In reality, truth is plagued by contingency—a chain of contingent ideas, information, or beings delving deeper and deeper into something else entirely—something either very human, very divine, or very deranged. On the other end of this chain of logic is where all the “facts” are—those squeaky-clean truths that have passed inspection and are ready for consumption. It doesn’t take much observation to spot the ammonia glaze on these. A quick sniff will suffice. Although if you sit in a quiet room long enough, this will work too. You’ll quickly find yourself falling down this chain of logic, but you’ll most likely stop before you hit bottom. You’ll breath out some prayer halfway down before you begin losing your sense of self, when where you end and where the world begins becomes convoluted. At this point truth becomes hazy. If that ammonia has turned to vapor, burning your nostrils and hissing in your ear, then you’re on the right track—just days away from epistemological limbo. Most people are happy to not descend into these depths, and I don’t blame them. Part of me envies them, and I often wonder if ignorance is the more noble path.

Despite these atmospheric conditions, this seems to be the way things are. As someone who has been living in this haze for some time now, truth has become something different all together. Your eyes get heavy and your head gets foggy as the acidic rain patters on your brain. I’m explaining all of this to you in order to tell you one thing—that the singularity is true. I know it is true because of its effects—its locomotion. It effortlessly moved both matter and spirit. Although its effects were temporal, it seemed as if it fell from heaven. It was transcendent. And if it was transcendent, then it must be true. This is why I have worked so hard to absorb it and hope to dispense it liberally.

Please know that I did not climb some mountain of enlightenment to receive the singularity nor did I descend to some depth of ascetism to unearth it. It came to me, as I mentioned, like a falling feather. It seemed so contingent and arbitrary, as if it could have just as easily not happened. But this is where my agnostic or atheistic tendencies halt. We know the world at times seems to be highly contingent and thoroughly ambivalent to us. Yet, unexplainable events occur in our lives that make us question this. When the feather falls on you instead of someone or something else, we ponder just how capricious our existence is. At this crux, I become as sure as I am allowed to be that something Other does exist, even if it’s just a whisper or a wind. And now, we must turn to my experience of this phenomenon. I will describe it briefly.

The Phenomenon
I awake to find I am moments from being executed. The landscape is dark, unusually dark. Clouds abound, and leafless trees are scattered across the countryside. Rubble pokes over the horizon. This is the scene. I only have a few seconds before the guns go off—machine guns. As I try to situate myself and discern my emotions, I’m afraid to look to see who stands next to me in this piecemeal line of poor creatures. I’m jostled by the image of a young man with devilish blonde hair who struggles to hold his weighty instrument. As it precariously sits in his youthful hands, I can sense he has an itch somewhere due to his slight squirming. I can’t believe this is how people die. Much like sex, it’s more awkward and messy than I had imagined. There’s no trio of wraithlike ladies discussing whether my string should be cut or not, and even more surprisingly, there’s no gravity in this moment. The air is as light and ambivalent as usual. I could be waking up to go to work on a morning like this. Instead, I’m moments away from dying. But death is not imaginable until it happens. Until I breathed my last breath, I never believed that I was going to die. It’s just too difficult to imagine. I take a deep breath, and the crisp air chills my lungs like a menthol cigarette. This will be my last uninhibited breath. Moments later, my breaths will be heavy as my lungs try to ejaculate the blood that has been spackled on them.

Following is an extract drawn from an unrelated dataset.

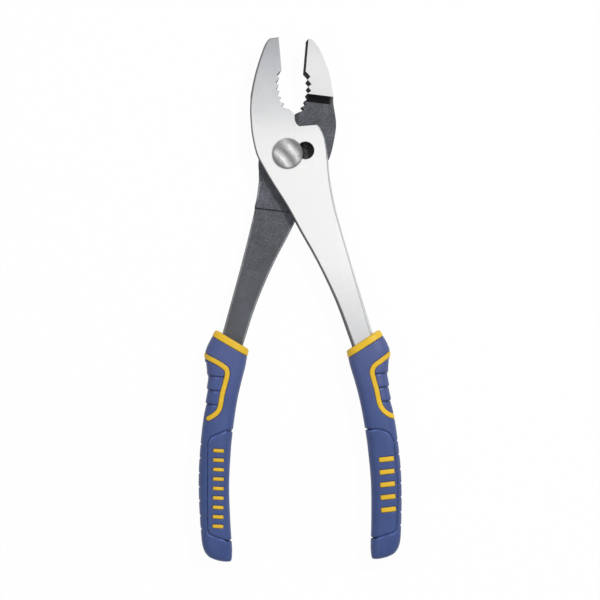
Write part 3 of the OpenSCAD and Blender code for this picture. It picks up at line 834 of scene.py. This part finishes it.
def domed_steel():
    """Steel of the bolt's head, ground one way: fine lines, two painted highlight bands along them that bend
    inwards at their upper ends, a faint cloud and painted shade on its rim, darker on the side towards the
    grips."""
    material, tree, shader = material_tree("ground_dome")
    radius = sizes().dome_d / 2 * MM
    x, y, off = round_place(tree, -DOME_GRIND)
    down = spread(tree, y, radius, -radius)
    place = maths(tree, "ADD", spread(tree, x, -radius, radius), ramp(tree, down, DOME_BEND))
    level = mixed(tree, ramp(tree, down, DOME_FADE), (0.37, 0.37, 0.375), ramp(tree, place, DOME_PAINTED_HIGHLIGHTS))
    # Painted shade on the rim
    rim = spread(tree, off, 0.84 * radius, 0.97 * radius, last=0.85)
    level = mixed(tree, rim, level, ramp(tree, height_share(tree, 1, -5, 6), [(0.0, 0.2), (1.0, 0.42)]))
    lines = (3400, 380, 3400)
    fine = ramp(tree, noise(tree, lines, 4.0, 0.65, -DOME_GRIND), [(0.3, 0.84), (0.7, 1.08)])
    cloud = ramp(tree, noise(tree, 520, 3.0, 0.65), [(0.35, 0.84), (0.65, 1.12)])
    way = add(tree, "ShaderNodeVectorTransform", vector_type="VECTOR", convert_from="OBJECT",
              convert_to="WORLD")
    grind = math.radians(DOME_GRIND)
    way.inputs[0].default_value = (math.sin(grind), -math.cos(grind), 0)
    wire(tree, shader, Base_Color=product(tree, level, fine, cloud), Metallic=1.0, Roughness=0.6,
         Anisotropic=0.7, Tangent=way.outputs[0])
    bumped(tree, shader, noise(tree, lines, 4.0, 0.6, -DOME_GRIND), 0.015, 0.3)
    return material


def painted_shade_share(tree):
    """Where shade is painted: nearly 1 in the corner of the step below the joint and on the joint's face
    round the pivot, on the upper side of the half alone."""
    _, y, off = round_place(tree, sizes().half_turn)
    step = maths(tree, "ABSOLUTE", maths(tree, "ADD", y, STEP_DOWN * MM))
    corner = spread(tree, step, 0.28 * MM, 0.5 * MM, 0.95, 0.0)
    ring = spread(tree, off, 12.4 * MM, 13.4 * MM, 0.9, 0.0)
    return maths(tree, "MULTIPLY", maths(tree, "MAXIMUM", corner, ring), height_share(tree, 2, 5.5, 6.5))


def dark_steel(name, tint, roughness=0.5, speckle=0.5, metallic=0.2, gloss=0.25, joint=False, rim=None):
    """Dark forged steel with the small bright flecks that tumbling leaves, smoother down the shank. At a
    joint, painted shade darkens the step's corner and the face round the pivot, with lighter painted patches.
    A rim's tint, painted lighter, takes over towards the jaw's outer side."""
    material, tree, shader = material_tree(name)
    coarse = spread(tree, height_share(tree, 1, *SMOOTH_SPAN), 0.0, 1.0, 0.25)
    flecks = ramp(tree, noise(tree, 1500, 2.0, 0.7), [(0.57, 0.0), (0.72, 1.0)])
    cloud = ramp(tree, noise(tree, 260, 4.0, 0.65), [(0.32, 0.78), (0.68, 1.16)])
    grain = ramp(tree, noise(tree, 1100, 3.0, 0.7), [(0.32, 0.62), (0.68, 1.38)])
    heat = ramp(tree, noise(tree, (110, 75, 110), 2.0),
                [(0.35, (0.9, 0.88, 0.86)), (0.65, (1.06, 1.08, 1.13))])
    uneven = mixed(tree, coarse, (0.96, 0.96, 0.96), product(tree, cloud, grain))
    light = tuple(min(1.0, t * 2.2 + 0.06) for t in tint)
    share = maths(tree, "MULTIPLY", maths(tree, "MULTIPLY", flecks, coarse), speckle)
    base = mixed(tree, share, product(tree, tint, heat, uneven), light)
    # Painted shade in the step's corner and round the pivot
    if joint:
        painted_patches = ramp(tree, noise(tree, 420, 3.0, 0.6), [(0.5, PAINTED_SHADE), (0.68, PAINTED_SHADE_PATCH)])
        base = mixed(tree, painted_shade_share(tree), base, painted_patches)
    # A painted lighter end of a shaded wall
    if rim:
        base = mixed(tree, height_share(tree, 0, 19.8, 21.8), base, rim)
    rough = ramp(tree, flecks, [(0, roughness), (1, roughness - 0.12)])
    wire(tree, shader, Base_Color=base, Metallic=metallic, Specular_IOR_Level=gloss, Roughness=rough)
    bumped(tree, shader, noise(tree, 1300), 0.03, 0.5)
    return material


def moulded(name, tint, roughness, grain, depth, gloss, graded=None):
    """Moulded plastic or rubber with a fine spark-eroded grain. Graded lists shares of the tint, from the
    tool's end up to the collars, lighter towards the collars."""
    if name in bpy.data.materials:
        return bpy.data.materials[name]
    material, tree, shader = material_tree(name)
    if graded:
        stops = [(at, scaled(tint, share)) for at, share in graded]
        tint = ramp(tree, height_share(tree, 1, *GRIP_SPAN), stops)
    cloud = ramp(tree, noise(tree, 160), [(0.3, 0.93), (0.7, 1.05)])
    # The tone attribute multiplies painted shade and painted highlights into the colour
    tone = add(tree, "ShaderNodeAttribute", attribute_name="tone").outputs["Fac"]
    rough = ramp(tree, noise(tree, grain, 2.0), [(0.3, roughness - 0.05), (0.7, roughness + 0.07)])
    wire(tree, shader, Base_Color=product(tree, tint, cloud, tone), Roughness=rough, Specular_IOR_Level=gloss)
    bumped(tree, shader, noise(tree, grain, 3.0, 0.6), depth, 0.3)
    return material


def yellow_plastic():
    """Satin yellow of the cores."""
    return moulded("satin_yellow", tint_of("yellow"), 0.42, 1800, 0.006, 0.24)


def blue_rubber():
    """Matt blue of the sleeves and pads."""
    return moulded("matte_blue", tint_of("blue"), 0.48, 2400, 0.008, 0.26, BLUE_SHARES)


def seen_ray(tree):
    """1 for rays that show the background: straight to the camera, mirrored or through glass."""
    path = add(tree, "ShaderNodeLightPath").outputs
    seen = maths(tree, "MAXIMUM", path["Is Camera Ray"], path["Is Glossy Ray"])
    return maths(tree, "MAXIMUM", seen, path["Is Transmission Ray"])


class PLIERS_OT_halves(bpy.types.Operator):
    """Both steel halves: the bright one brushed, the dark one as forged, with a ground jaw face"""
    bl_idname = "pliers.halves"
    bl_label = "Steel halves"

    def execute(self, context):
        z = sizes()
        bright = tint_of("bright")
        face = brushed_steel("bright_face", scaled(bright, (1.01, 1.0, 0.985)), STEEL_SPAN, FACE_LEVELS)
        # Walls dark as painted shade over a dark finish; the walls facing right below the jaw take a painted
        # lit copy of the brushed steel
        wall = dark_steel("bright_wall", (0.1, 0.1, 0.106), 0.6, 0.05, 0.1, 0.1)
        # Bevelled edges: painted shade where they face away from the light, bright elsewhere
        edge_wear_and_painted_shade = brushed_steel("bright_edge", bright, STEEL_SPAN, [(0.0, 0.5), (0.65, 0.46), (1.0, 0.4)],
                             metallic=0.4, roughness=0.6, shade=(0.26, 0.26, 0.27))
        side = brushed_steel("bright_side", bright, STEEL_SPAN, [(0.0, 0.98), (0.3, 0.85), (1.0, 0.6)],
                             roughness=0.45)

        def front_faces(n, p):
            """Broad faces; walls, dark as painted shade over a dark finish; sloped edges; and the walls on
            the right below the jaw, painted as lit.
            """
            index = np.where(n[:, 2] > 0.9, 0, 1)
            index[(n[:, 2] > 0.35) & (n[:, 2] <= 0.9)] = 2
            index[(n[:, 2] <= 0.35) & (n[:, 0] > 0.3) & (p[:, 1] < 16)] = 3
            return index
        ground_copy("front_half", "front_half_steel", [face, wall, edge_wear_and_painted_shade, side], front_faces,
                    z.bright_bevel, lambda y, n: y > 6 and n.x > -0.3 and n.y < 0.8)
        dark = dark_steel("dark_face", tint_of("dark"), joint=True)
        # Near black as painted shade on the step and the jaw's inner walls, with a painted lighter end
        # towards the jaw's outer side
        step = dark_steel("dark_wall", (0.016, 0.016, 0.018), 0.7, 0.0, 0.0, 0.05, rim=(0.24, 0.24, 0.25))
        edge_wear_and_painted_shade = dark_steel("dark_edge", (0.23, 0.235, 0.245), 0.45, 0.9, joint=True)
        pad = brushed_steel("jaw_pad", scaled(bright, (0.785, 0.775, 0.765)), PAD_SPAN,
                            [(0.0, 0.9), (0.3, 1.0), (0.7, 1.0), (1.0, 0.92)], contrast=0.03)

        def back_faces(n, p):
            """The step under the ground face and the jaw's inner walls black as painted shade, the ground
            face bright.
            """
            index = np.zeros(len(n), int)
            wall = np.abs(n[:, 2]) < 0.6
            outer = wall & ((n[:, 0] > 0.3) | (n[:, 1] > 0.5))
            index[(p[:, 1] > 24) & (np.abs(n[:, 2]) < 0.985) & ~outer] = 1
            index[wall & (p[:, 1] > 5) & (n[:, 0] < 0.3) & (p[:, 1] < 24)] = 1
            index[(p[:, 2] > 13.6) & (n[:, 2] > 0.7)] = 3
            return index
        ground_copy("back_half", "back_half_steel", [dark, step, edge_wear_and_painted_shade, pad], back_faces,
                    z.dark_bevel, lambda y, n: y > -12)
        return {"FINISHED"}


class PLIERS_OT_pivot(bpy.types.Operator):
    """The domed bolt and its nut"""
    bl_idname = "pliers.pivot"
    bl_label = "Pivot"

    def execute(self, context):
        z = sizes()
        count = 144
        a = np.linspace(0, 2 * math.pi, count, endpoint=False)
        nut = brushed_steel("nut_steel", (0.42, 0.42, 0.43), (0, 20), [(0.0, 1.0), (1.0, 1.0)],
                            streaks=2500, metallic=1.0, roughness=0.42, contrast=0.12)

        def ring(r, height):
            """Points round the axis at one radius, or at one for each point."""
            return np.column_stack([r * np.cos(a), r * np.sin(a), np.full(count, height)])

        # Neck: a circle cut by two flats that lie along the slip slot
        turn = math.radians(z.half_turn + SLOT_TURN)
        neck = np.minimum(z.bolt_d / 2, z.flat_w / 2 / np.maximum(np.abs(np.sin(a - turn)), 1e-6))
        head = z.mid_z + PLATE_T + HEAD_PLAY
        cap = z.dome_h - z.dome_rim
        ball = (z.dome_d ** 2 / 4 + cap ** 2) / (2 * cap)
        rings = [ring(r, h) for r, h in (
            (z.stud_d / 2 - STUD_CHAMFER, 0.0), (z.stud_d / 2, STUD_CHAMFER), (z.stud_d / 2, z.nut_h),
            (z.bolt_d / 2, z.nut_h), (z.bolt_d / 2, z.mid_z), (neck, z.mid_z), (neck, head),
            (z.dome_d / 2 - DOME_CORNER, head), (z.dome_d / 2, head + DOME_CORNER),
            (z.dome_d / 2, head + z.dome_rim - DOME_CORNER))]
        edge = math.asin(z.dome_d / 2 / ball)
        rings += [ring(ball * math.sin(t), head + z.dome_h - ball * (1 - math.cos(t)))
                  for t in np.linspace(edge * 0.985, 0.01, 26)]
        lathe("pivot_bolt_steel", rings, "pivot_bolt", domed_steel())

        # Nut: hexagon whose corners a cone takes off at both ends
        phase = (a - math.radians(z.half_turn)) % (math.pi / 3) - math.pi / 6
        hexagon = z.nut_w / 2 / np.cos(phase)
        rings = [ring(np.minimum(hexagon, z.nut_w / 2 + 0.05 + min(h, z.nut_h - h) * 1.75), h)
                 for h in np.linspace(0, z.nut_h, 9)]
        bore = z.stud_d / 2 + NUT_PLAY
        rings += [ring(bore + NUT_CHAMFER, z.nut_h), ring(bore, z.nut_h - NUT_CHAMFER),
                  ring(bore, NUT_CHAMFER), ring(bore + NUT_CHAMFER, 0.0)]
        lathe("pivot_nut_steel", rings, "pivot_nut", nut, closed=True)
        return {"FINISHED"}


class PLIERS_OT_grips(bpy.types.Operator):
    """Both cushion grips: yellow core, blue sleeve and blue thumb pad"""
    bl_idname = "pliers.grips"
    bl_label = "Grips"

    def execute(self, context):
        build_grip(FRONT, ("front_grip_core", "front_grip_sleeve", "front_thumb_pad"))
        build_grip(BACK, ("back_grip_core", "back_grip_sleeve", "back_thumb_pad"))
        return {"FINISHED"}


class PLIERS_OT_stage(bpy.types.Operator):
    """White bench, soft lamps and the camera straight above"""
    bl_idname = "pliers.stage"
    bl_label = "Stage"

    def execute(self, context):
        scene = context.scene
        scene.view_settings.view_transform = "Standard"
        world = bpy.data.worlds.new("studio")
        scene.world = world
        world.use_nodes = True
        tree = world.node_tree
        wire(tree, tree.nodes["Background"], Color=(1, 1, 1),
             Strength=spread(tree, seen_ray(tree), 0.0, 1.0, 0.36))

        mesh = bpy.data.meshes.new("bench")
        corners = [(x * BENCH_HALF, y * BENCH_HALF, -BENCH_DROP)
                   for x, y in ((-1, -1), (1, -1), (1, 1), (-1, 1))]
        mesh.from_pydata(corners, [], [(0, 1, 2, 3)])
        bench = linked("bench", mesh)
        material, tree, shader = material_tree("bench_white")
        wire(tree, shader, Base_Color=(0.98, 0.98, 0.98), Roughness=0.9, Specular_IOR_Level=0.0)
        glow = add(tree, "ShaderNodeEmission")
        share = maths(tree, "MULTIPLY", seen_ray(tree), 0.97)
        blend = add(tree, "ShaderNodeMixShader", [(0, share), (1, shader.outputs[0]), (2, glow.outputs[0])])
        tree.links.new(blend.outputs[0], tree.nodes["Material Output"].inputs["Surface"])
        mesh.materials.append(material)

        for name, place, size, power in LAMPS:
            lamp = bpy.data.lights.new(name, "AREA")
            lamp.size = size
            lamp.energy = power
            holder = linked(name, lamp)
            holder.location = place
            aim = Vector(LAMP_AIM) - Vector(place)
            holder.rotation_euler = aim.to_track_quat("-Z", "Y").to_euler()

        lens = bpy.data.cameras.new("camera")
        lens.sensor_width = 36
        lens.lens = CAMERA_LENS
        lens.clip_end = 10
        scene.camera = linked("camera", lens)
        scene.camera.location = CAMERA_PLACE
        return {"FINISHED"}


class PLIERS_PT_panel(bpy.types.Panel):
    """Buttons for each group of pieces"""
    bl_label = "Slip joint pliers"
    bl_idname = "PLIERS_PT_panel"
    bl_space_type = "VIEW_3D"
    bl_region_type = "UI"
    bl_category = "Pliers"

    def draw(self, context):
        for kind in OPERATORS:
            self.layout.operator(kind.bl_idname)


OPERATORS = (PLIERS_OT_stage, PLIERS_OT_halves, PLIERS_OT_pivot, PLIERS_OT_grips)
CLASSES = (PliersSizes, PliersColours) + OPERATORS + (PLIERS_PT_panel,)


def register():
    for kind in CLASSES:
        bpy.utils.register_class(kind)
    bpy.types.Scene.pliers_sizes = bpy.props.PointerProperty(type=PliersSizes)
    bpy.types.Scene.pliers_colours = bpy.props.PointerProperty(type=PliersColours)


def unregister():
    del bpy.types.Scene.pliers_sizes
    del bpy.types.Scene.pliers_colours
    for kind in reversed(CLASSES):
        bpy.utils.unregister_class(kind)


def main():
    """Builds the scene."""
    register()
    bpy.ops.pliers.stage()
    bpy.ops.pliers.halves()
    bpy.ops.pliers.pivot()
    bpy.ops.pliers.grips()


if __name__ == "__main__":
    main()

I keep telling myself, “this is not it”. But my breathing gets heavier and heavier as I begin to feel the warmth of my blood settle into fleshly receptacles not meant to contain it. Parts of my body feel incredibly warm, while others become icy. I’m trying not to panic, but my mind doesn’t have the strength to do otherwise. There are no last regrets of dying people, not when they are actually dying. Your body pulses with a fight or flight instinct, like some broken evolutionary record. You’re immobile and your thoughts are, like this skipping record, fractured. I wish I could tell you that I thought of God in these moments. I wish I could tell you I thought of my wife and children (if I had them in this life). But I only thought of my twitching body as I fought to expunge the blood and air from my lungs. As I grew weaker, my mind never decided to relent and die. It was still playing that broken record until it finally stopped spinning.

My body provides a stark contrast to the drab scenery of dirt, leafless branches, and colorless clouds. The whiteness of my skin adjacent to the dark pool of blood that is surprisingly thick would make you believe I died tragically or maybe even heroically. I did not. But this doesn’t matter. The real enigma is who stood adjacent to me. It’s my singularity. There’s no going back once you peer into it. It’s beyond the darkness and can only be viewed from the other side. It’s the piercing question that we are all too afraid to ask. Did I die alone? Did I die with those who I love? Who was he or she? Did they have my dusty blonde hair or were their eyes dolefully green? Did they think of me in their last moments or were they broken records too, fearfully replaying the uncanny shock of our possible ends. I’m too afraid to look. I could find a stranger, a child, a wife, a lover, or worst of all, no one. Just thinking about swiveling my head to see, to know who was there, ignites an earthquake of anxiety—an anxiety that could kill you in instant. As I just consider turning my head, my world begins to shake violently in revolt, as if all the unconscious parts of me are screaming, retching, yanking me away from the edge. On the other side lies either my salvation or my condemnation—the meaning that I failed to realize and actualize in this life. It’s the unswallable truth—that pale chalky pill, too large for your gullet that scrapes your throat all the way down. The answer is cold and indifferent, sharper than a diamond’s edge. It just might kill me, or, it just might save me.

I must know. I must see. The truth is only that which is unconcealed. And this is my singularity.